Traces through Space 1970
Traces through Space, curiously enough, marks Paterson Ewen’s return to figurative painting. The work itself is abstract, involving an irregular curved, dotted line cutting across a white surface. It is much larger in scale than many of Ewen’s previous works and its human scale has a greater physical impact on the viewer. Ewen’s goal was to convey “the idea of a life stream that goes through everyone’s life and universal life.” He had recently undergone electroshock therapy, and here he may be signalling his own life force in an allusion to electronic waves.

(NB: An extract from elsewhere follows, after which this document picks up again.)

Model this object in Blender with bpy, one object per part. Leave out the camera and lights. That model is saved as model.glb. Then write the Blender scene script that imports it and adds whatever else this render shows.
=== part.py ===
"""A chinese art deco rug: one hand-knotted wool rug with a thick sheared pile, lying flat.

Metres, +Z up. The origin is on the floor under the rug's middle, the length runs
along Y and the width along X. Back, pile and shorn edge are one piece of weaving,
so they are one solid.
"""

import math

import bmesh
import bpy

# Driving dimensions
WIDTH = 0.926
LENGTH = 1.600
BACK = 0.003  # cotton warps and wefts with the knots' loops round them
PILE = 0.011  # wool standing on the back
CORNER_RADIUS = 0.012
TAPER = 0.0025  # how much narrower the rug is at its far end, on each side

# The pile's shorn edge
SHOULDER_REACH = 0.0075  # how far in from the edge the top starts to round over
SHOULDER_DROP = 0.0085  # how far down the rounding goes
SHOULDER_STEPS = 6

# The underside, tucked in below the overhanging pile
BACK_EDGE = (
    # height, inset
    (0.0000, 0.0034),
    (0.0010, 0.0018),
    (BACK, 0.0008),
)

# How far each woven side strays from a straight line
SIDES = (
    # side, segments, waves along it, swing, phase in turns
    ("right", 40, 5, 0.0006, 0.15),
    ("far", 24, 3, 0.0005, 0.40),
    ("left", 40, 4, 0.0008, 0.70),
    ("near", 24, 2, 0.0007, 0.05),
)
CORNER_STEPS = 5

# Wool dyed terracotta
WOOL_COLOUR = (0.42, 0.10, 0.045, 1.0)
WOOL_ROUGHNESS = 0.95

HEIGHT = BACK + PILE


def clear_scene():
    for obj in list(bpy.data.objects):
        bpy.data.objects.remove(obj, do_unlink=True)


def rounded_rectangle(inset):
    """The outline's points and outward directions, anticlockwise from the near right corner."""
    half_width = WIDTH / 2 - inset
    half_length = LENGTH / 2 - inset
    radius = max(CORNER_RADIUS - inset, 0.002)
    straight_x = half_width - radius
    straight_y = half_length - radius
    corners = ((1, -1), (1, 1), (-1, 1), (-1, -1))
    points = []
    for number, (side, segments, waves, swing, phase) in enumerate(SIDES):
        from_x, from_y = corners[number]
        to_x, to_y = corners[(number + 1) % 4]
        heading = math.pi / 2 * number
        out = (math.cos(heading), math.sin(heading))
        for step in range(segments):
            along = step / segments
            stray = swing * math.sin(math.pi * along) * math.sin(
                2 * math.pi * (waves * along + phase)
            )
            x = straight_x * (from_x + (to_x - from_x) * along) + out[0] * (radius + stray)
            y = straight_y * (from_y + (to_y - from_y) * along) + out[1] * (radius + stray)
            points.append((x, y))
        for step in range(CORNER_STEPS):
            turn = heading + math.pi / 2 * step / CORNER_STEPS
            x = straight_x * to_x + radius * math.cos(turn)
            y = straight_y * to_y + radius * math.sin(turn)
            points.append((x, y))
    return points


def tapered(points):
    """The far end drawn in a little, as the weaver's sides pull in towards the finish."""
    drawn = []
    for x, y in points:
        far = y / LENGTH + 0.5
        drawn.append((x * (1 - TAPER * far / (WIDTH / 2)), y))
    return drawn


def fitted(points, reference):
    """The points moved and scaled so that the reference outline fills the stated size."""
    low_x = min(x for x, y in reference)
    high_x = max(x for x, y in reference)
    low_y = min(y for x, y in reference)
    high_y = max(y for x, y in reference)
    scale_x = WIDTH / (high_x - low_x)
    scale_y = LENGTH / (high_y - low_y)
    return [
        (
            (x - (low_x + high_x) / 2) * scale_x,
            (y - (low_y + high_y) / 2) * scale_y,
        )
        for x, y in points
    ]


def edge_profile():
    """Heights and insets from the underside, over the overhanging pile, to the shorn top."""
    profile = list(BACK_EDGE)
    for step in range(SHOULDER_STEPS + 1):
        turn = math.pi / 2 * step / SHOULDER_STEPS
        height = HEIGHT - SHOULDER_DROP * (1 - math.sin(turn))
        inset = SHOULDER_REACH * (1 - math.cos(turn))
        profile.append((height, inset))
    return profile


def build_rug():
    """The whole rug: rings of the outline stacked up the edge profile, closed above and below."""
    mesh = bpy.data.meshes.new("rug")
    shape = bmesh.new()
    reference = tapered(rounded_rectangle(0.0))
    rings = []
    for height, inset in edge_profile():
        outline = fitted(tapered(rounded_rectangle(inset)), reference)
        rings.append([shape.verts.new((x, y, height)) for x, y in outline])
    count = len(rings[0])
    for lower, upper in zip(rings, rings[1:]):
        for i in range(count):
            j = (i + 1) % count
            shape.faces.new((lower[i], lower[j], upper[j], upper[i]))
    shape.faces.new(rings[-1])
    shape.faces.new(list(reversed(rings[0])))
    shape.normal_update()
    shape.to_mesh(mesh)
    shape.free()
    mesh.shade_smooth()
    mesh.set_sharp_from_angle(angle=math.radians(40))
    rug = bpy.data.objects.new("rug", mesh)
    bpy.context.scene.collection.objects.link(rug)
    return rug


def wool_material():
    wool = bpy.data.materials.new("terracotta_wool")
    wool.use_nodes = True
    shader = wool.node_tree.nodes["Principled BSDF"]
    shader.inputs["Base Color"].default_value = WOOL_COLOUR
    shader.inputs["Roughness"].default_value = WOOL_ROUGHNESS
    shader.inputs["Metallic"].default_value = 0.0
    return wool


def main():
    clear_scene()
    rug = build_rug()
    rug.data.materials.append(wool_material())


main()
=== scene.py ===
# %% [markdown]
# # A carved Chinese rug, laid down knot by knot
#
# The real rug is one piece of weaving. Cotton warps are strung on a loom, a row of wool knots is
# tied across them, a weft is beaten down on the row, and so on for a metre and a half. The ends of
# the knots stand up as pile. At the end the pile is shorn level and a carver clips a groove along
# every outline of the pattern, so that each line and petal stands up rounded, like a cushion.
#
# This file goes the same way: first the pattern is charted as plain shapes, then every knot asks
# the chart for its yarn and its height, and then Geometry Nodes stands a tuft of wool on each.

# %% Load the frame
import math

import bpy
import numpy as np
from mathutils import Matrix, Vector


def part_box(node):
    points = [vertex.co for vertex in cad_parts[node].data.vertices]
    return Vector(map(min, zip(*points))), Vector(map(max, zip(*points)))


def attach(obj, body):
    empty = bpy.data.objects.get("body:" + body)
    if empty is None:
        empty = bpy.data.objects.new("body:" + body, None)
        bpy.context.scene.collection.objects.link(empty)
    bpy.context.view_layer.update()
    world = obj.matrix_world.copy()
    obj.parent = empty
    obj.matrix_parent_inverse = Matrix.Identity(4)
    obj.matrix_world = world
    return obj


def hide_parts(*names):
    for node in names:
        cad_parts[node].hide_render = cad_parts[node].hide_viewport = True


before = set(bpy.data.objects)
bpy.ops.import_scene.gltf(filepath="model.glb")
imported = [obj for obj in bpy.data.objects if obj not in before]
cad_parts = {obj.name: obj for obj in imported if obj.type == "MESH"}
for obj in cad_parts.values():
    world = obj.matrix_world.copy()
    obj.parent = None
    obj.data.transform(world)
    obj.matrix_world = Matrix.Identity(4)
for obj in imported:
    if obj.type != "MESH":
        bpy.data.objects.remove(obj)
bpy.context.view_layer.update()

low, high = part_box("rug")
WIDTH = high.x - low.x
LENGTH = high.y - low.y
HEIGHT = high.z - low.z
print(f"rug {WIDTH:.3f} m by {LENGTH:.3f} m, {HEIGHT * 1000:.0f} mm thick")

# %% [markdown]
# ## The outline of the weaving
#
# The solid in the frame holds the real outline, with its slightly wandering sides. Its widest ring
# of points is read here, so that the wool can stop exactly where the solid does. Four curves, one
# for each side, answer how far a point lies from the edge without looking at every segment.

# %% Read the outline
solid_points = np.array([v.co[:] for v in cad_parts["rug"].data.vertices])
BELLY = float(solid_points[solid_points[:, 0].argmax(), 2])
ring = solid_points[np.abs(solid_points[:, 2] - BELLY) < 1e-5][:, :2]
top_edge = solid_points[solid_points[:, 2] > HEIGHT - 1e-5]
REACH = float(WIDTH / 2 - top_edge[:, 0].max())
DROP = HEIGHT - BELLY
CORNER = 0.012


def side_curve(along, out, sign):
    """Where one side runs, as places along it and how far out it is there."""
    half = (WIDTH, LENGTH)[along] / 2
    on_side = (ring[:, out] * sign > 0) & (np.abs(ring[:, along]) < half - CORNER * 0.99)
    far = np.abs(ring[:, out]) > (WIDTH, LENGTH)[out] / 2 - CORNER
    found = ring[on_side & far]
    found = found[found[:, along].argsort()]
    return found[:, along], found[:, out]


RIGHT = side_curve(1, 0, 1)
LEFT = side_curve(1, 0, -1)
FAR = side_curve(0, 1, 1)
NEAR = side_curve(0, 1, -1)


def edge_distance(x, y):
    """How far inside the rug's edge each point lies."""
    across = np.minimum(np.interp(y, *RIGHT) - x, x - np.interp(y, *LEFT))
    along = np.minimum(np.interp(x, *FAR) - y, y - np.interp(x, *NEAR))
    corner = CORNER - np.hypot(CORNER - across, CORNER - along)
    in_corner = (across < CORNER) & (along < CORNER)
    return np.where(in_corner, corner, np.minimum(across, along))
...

Between 1958 and 1971, Ewen produced over two dozen paintings in his Lifestream series. In this, his second to last of the series, he explains: “I thought I was making an anti-art gesture in the formal sense with those last paintings. Daubing rows of dots on plain canvas with felt. But then somehow this turned out feeling like traces of things moving through space and this is what first suggested the idea of phenomena …” Thus began Ewen’s ongoing exploration of the weather and the cosmos, in works he called “phenomascapes.”
By the time he created Traces through Space, Ewen felt he had exhausted what he could do with abstraction. He had moved from complex and involved brushwork in his early pieces to the simplified lines and colour fields of his latest works. For example, Lifestream, 1959, sees Ewen shift from the Automatistes toward the more orderly nonfigurative works of the Plasticiens. By 1967, Untitled reveals a geometric abstraction with almost hard edges in the style of Claude Tousignant (b. 1932) and Guido Molinari (1933–2004). Untitled #3, 1969, created after Ewen relocated to London, Ontario, shows a further transition to the more minimal styles of David and Royden Rabinowitch (both b. 1943).

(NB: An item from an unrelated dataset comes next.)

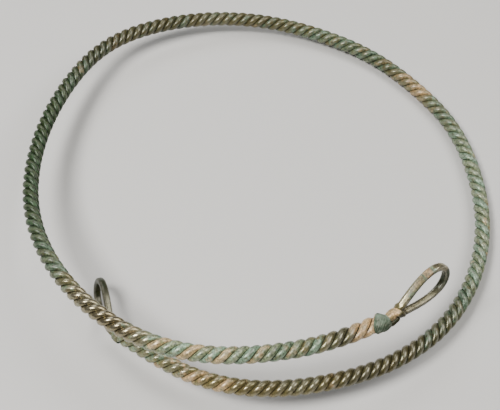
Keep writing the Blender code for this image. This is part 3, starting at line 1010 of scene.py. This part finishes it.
def makeWindingTree():
    w = windingWire
    tree, start, end = newTree("woundWire", "GeometryNodeTree", dict(
        geometry="Geometry", wireRadius=0.0002, sides=8, crust=0.0, crumbs=50, crumbSize=0.0001, seed=1,
        material="Material"), dict(geometry="Geometry"))
    curve = through(through(start.geometry, "MeshToCurve"), "SetCurveRadius", {"Radius": start.wireRadius})
    lumps = noise(given(tree, "Position"), *w["crustNoise"]) - w["crustMiddle"]
    wound = roughen(sweep(curve, circle(tree, start.sides)), lumps, start.crust)
    # crumbs of crust sit where chance puts them
    faces = Outputs(newNode(tree, "GeometryNodeDistributePointsOnFaces", {
        "Mesh": wound, "Density": start.crumbs * w["crumbsPerArea"], "Seed": start.seed}))
    crumb = outOf(newNode(tree, "GeometryNodeMeshIcoSphere", {"Radius": 1.0, "Subdivisions": 2}))
    spread = outOf(newNode(tree, "FunctionNodeRandomValue", {
        0: w["crumbLeast"], 1: w["crumbMost"], "Seed": start.seed}, data_type="FLOAT_VECTOR"))
    sown = newNode(tree, "GeometryNodeInstanceOnPoints", {
        "Points": faces.Points, "Instance": crumb, "Rotation": faces.Rotation, "Scale": spread * start.crumbSize})
    both = newNode(tree, "GeometryNodeJoinGeometry")
    plug(both.inputs[0], wound)
    plug(both.inputs[0], outOf(sown))
    finishTree(outOf(both), start.material, end)
    return tree


def slottedCore(loop, winding):
    # the core under the winding, with a slot for the loop's two legs
    w, h = windingWire, hammeredWire
    angle = np.linspace(0.0, 2 * math.pi, w["coreSides"], endpoint=False)
    legs = -math.radians(loop["crossed"])
    tall = h["thickness"] * h["heldSize"] + h["gap"] / 2 + w["slotPlay"]
    wide = h["width"] * h["heldSize"] / 2 + w["slotPlay"]
    power = w["slotSquareness"]
    slot = (np.abs(np.cos(angle - legs) / tall) ** power + np.abs(np.sin(angle - legs) / wide) ** power
            ) ** (-1 / power)
    stations = np.linspace(loop["foot"], loop["binding"], w["coreSteps"])
    rings = [(x, np.full(len(angle), bindingRadius(x, loop, winding) - w["diameter"] * w["coreDepth"]))
             for x in stations]
    rings += [(x, slot) for x in stations[::-1]]
    points = np.vstack([np.stack([np.full(len(angle), x), r * np.cos(angle), r * np.sin(angle)], axis=1)
                        for x, r in rings])
    sides, count = len(angle), len(rings)
    faces = [(i * sides + j, i * sides + (j + 1) % sides, (i + 1) % count * sides + (j + 1) % sides,
              (i + 1) % count * sides + j) for i in range(count) for j in range(sides)]
    return points, faces


def verdigris(end, winding):
    w = windingWire
    material, tree, shader = newMaterial(f"{end}_binding_verdigris")
    place = objectPlace(tree)
    crest = attribute(tree, "crest")
    skin = useGroup(tree, patinaGroup, green=winding["green"], strand=place, place=place, **w["skin"])
    # painted shade: the crust leans to deep green on the shaded side
    crustAndUnderShade = noise(place, *w["crustiness"]) - attribute(tree, "paintedUnderShade") * w["crustLostBelow"]
    greens = blendColours(ramped(crustAndUnderShade, *w["crustEdge"]), palette["deepGreen"], palette["verdigris"])
    colour = blendColours(winding["green"], skin.color, greens)
    # the grooves between the winding's turns show as dark lines
    colour = blendColours(ramped(crest, *w["turnsEdge"]), palette["deepGreen"], colour)
    finishSkin(shader, w, place, place, colour, w["roughness"], crest, w["wear"], w["metal"])
    return material


def joinedMesh(name, corePoints, coreFaces, winding):
    # the core and the winding round it as one mesh
    core = bpy.data.meshes.new("core")
    core.from_pydata(corePoints.tolist(), [], coreFaces)
    shapes = bmesh.new()
    shapes.from_mesh(core)
    bmesh.ops.recalc_face_normals(shapes, faces=shapes.faces)
    for face in shapes.faces:
        face.smooth = True
    shapes.from_mesh(winding)
    mesh = bpy.data.meshes.new(name)
    shapes.to_mesh(mesh)
    shapes.free()
    return mesh


def windBindings():
    w = windingWire
    tree = makeWindingTree()
    for end, winding in windings.items():
        loop = endLoops[end]
        material = verdigris(end, winding)
        wound = growMesh("winding", lineObject("winding_line", windingPath(loop, winding), {}), tree, {
            **w, **winding, "wireRadius": w["diameter"] / 2, "material": material})
        mesh = joinedMesh(f"{end}_binding", *slottedCore(loop, winding), wound.data)
        bpy.data.objects.remove(wound)
        mesh.materials.append(material)
        points = readPoints(mesh)
        crest = np.hypot(points[:, 1], points[:, 2]) / bindingRadius(points[:, 0], loop, winding)
        crest[points[:, 0] > loop["binding"] - w["endFace"]] = w["endFaceCrest"]
        # painted shade: one side is darker, most of all towards the loop
        paintedUnderShade = np.cos(np.arctan2(points[:, 2], points[:, 1]) - math.radians(winding["darkSide"]))
        paintedUnderShade = paintedUnderShade * (w["darkening"][0] + w["darkening"][1] * eased(points[:, 0], *w["darkeningOver"]))
        setValues(mesh, {"crest": crest, "paintedUnderShade": np.maximum(paintedUnderShade, 0.0)})
        writePoints(mesh, placed(points, loop))
        handOver(addObject(f"{end}_binding_of_wound_wire", mesh), f"{end}_end_binding")


windBindings()


# the photograph's view, and the studio

cameraView = {
    "elevation": 57.3,
    "distance": 0.39815,
    "lens": 71.54,
    "sensor": 36.0,
    "clip": (0.01, 20.0),
    "aim": (-0.0032, -0.0062, 0.0),   # beside the ring's middle
}


def setUp(name, data, place, way):
    placedAt = addObject(name, data)
    placedAt.location = place
    placedAt.rotation_mode = "QUATERNION"
    placedAt.rotation_quaternion = way.to_track_quat("-Z", "Y")
    return placedAt


def setCamera():
    c = cameraView
    rise = math.radians(c["elevation"])
    back = Vector((0.0, -math.cos(rise), math.sin(rise)))
    aim = Vector(c["aim"]) + Vector((shift.x, shift.y, 0.0))
    data = bpy.data.cameras.new("photo_view")
    data.lens, data.sensor_width = c["lens"], c["sensor"]
    data.clip_start, data.clip_end = c["clip"]
    bpy.context.scene.camera = setUp("photo_view", data, aim + back * c["distance"], -back)


studio = {
    "floorHalf": 1.5,
    "floorColour": (0.56, 0.555, 0.54, 1.0),
    "floorRoughness": 0.8,
    "air": (0.52, 0.52, 0.52, 1.0),
    "airStrength": 0.12,
    "lamps": (   # name, place, size across, watts, colour
        ("key", (-0.36, -0.20, 0.72), 0.26, 9.0, (1.0, 0.98, 0.95)),
        ("right", (0.50, 0.05, 0.72), 0.55, 6.0, (1.0, 0.98, 0.95)),
        ("back", (-0.20, 0.50, 0.62), 0.40, 2.0, (0.97, 0.98, 1.0)),
    ),
}


def setStudio():
    s = studio
    mesh = bpy.data.meshes.new("floor")
    half = s["floorHalf"]
    mesh.from_pydata([(-half, -half, 0), (half, -half, 0), (half, half, 0), (-half, half, 0)], [], [(0, 1, 2, 3)])
    floor = addObject("floor", mesh)
    material, tree, shader = newMaterial("pale_floor")
    plug(shader["Base Color"], s["floorColour"])
    plug(shader["Roughness"], s["floorRoughness"])
    mesh.materials.append(material)
    world = bpy.data.worlds.new("studio_air")
    world.use_nodes = True
    air = world.node_tree.nodes["Background"].inputs
    plug(air["Color"], s["air"])
    plug(air["Strength"], s["airStrength"])
    bpy.context.scene.world = world
    for name, place, size, watts, colour in s["lamps"]:
        data = bpy.data.lights.new(name, "AREA")
        data.size, data.energy, data.color = size, watts, colour
        setUp(name, data, place, -Vector(place))


setCamera()
setStudio()
print("camera and studio set")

Key to all of the works in the series is the suggestion of movement across the canvas. Their emphasis on horizontality highlights the fact that Ewen never abandoned landscape painting entirely. Speaking of the Lifestream series in 1959, Ewen acknowledged that it “is a landscape, but it is stylized to the point of being almost symbolic. When you put it all together it flows. It’s about life in the most basic sense—mountains, rivers, boulders.”